Я опечалена и растеряна перед своей немой доченькой. Она четко начала выговаривать слова с двух лет. Я так и слышу, как она лепечет свои первые слова: «папа» и «мама». Она больше никогда их не произнесет. И как теперь нам общаться? Так важно иметь возможность сказать, чего ты хочешь, что любишь, о чем думаешь. Нам нужно говорить, чтобы объясняться, понимать друг друга. Диалог сближает. Молчание Таис наводит на меня ужас и заставляет страдать. Но только не ее. Она снова принимает происходящее как должное. Она не говорит себе ни «больше никогда», ни «навсегда». Она живет настоящим моментом. И в этот момент она не может говорить. А мне хочется за нее кричать. Она молча на нас смотрит, словно говорит нам: «Доверьтесь мне».
Разве у нас есть выбор? Разве мы не должны помочь ей обрести уверенность, в которой она так нуждается? Мы вслепую следуем за ней в ее новый мир, где она учит нас новым формам общения. Через несколько дней она научит нас вести диалог по-новому. Она принуждает нас к молчанию. Помимо слов, она приглашает нас слышать и замечать другие вещи. Она напевает звуки, усиливает взгляды, ясно выражается жестами. Она разнообразит палитру улыбок, движений. Она создает другой язык. Свой собственный. И, благодаря ему, мы свыкаемся с ее немотой. Чтобы понять Таис, мы забываем все, что нам известно об искусстве общения. Мы теперь ориентируемся не только на слух. Отслеживаем движения, расшифровываем вздохи, распознаем взгляды. И вскоре мы даже не замечаем того, что она больше не говорит. У нас такое впечатление, как будто мы ее слышим. И мы прекрасно ее понимаем. Благодаря ей, мы ощущаем безграничность общения без слов.

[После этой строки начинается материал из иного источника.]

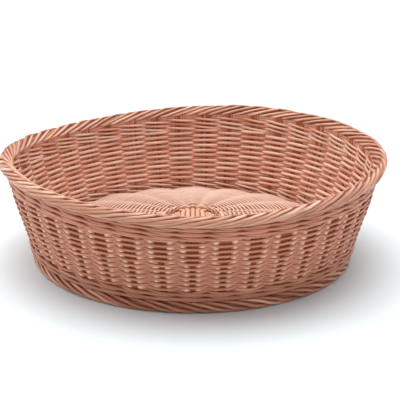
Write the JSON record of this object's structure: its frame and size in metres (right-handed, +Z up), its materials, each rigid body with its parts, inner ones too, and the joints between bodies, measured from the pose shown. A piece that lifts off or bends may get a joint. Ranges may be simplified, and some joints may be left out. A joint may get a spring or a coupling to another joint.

Я больше не скучаю по ее «я люблю тебя»; я этого больше не слышу, но я это чувствую, снова и снова.
***
К несчастью, ухудшение состояния Таис не ограничивается только невозможностью говорить. Однажды ночью, в июле, который оказался для нас достаточно тяжелым, я внезапно просыпаюсь от нехорошего предчувствия и иду в ее комнату. Я нахожу ее разметавшейся на кровати, с закатившимися глазами и дрожащую, как в лихорадке. Приехавший на «скорой» врач констатирует истощение и серьезное обезвоживание. Ее тотчас же госпитализируют. Весы нас просто ошарашивают: восемь килограммов! Таис весит всего восемь килограммов!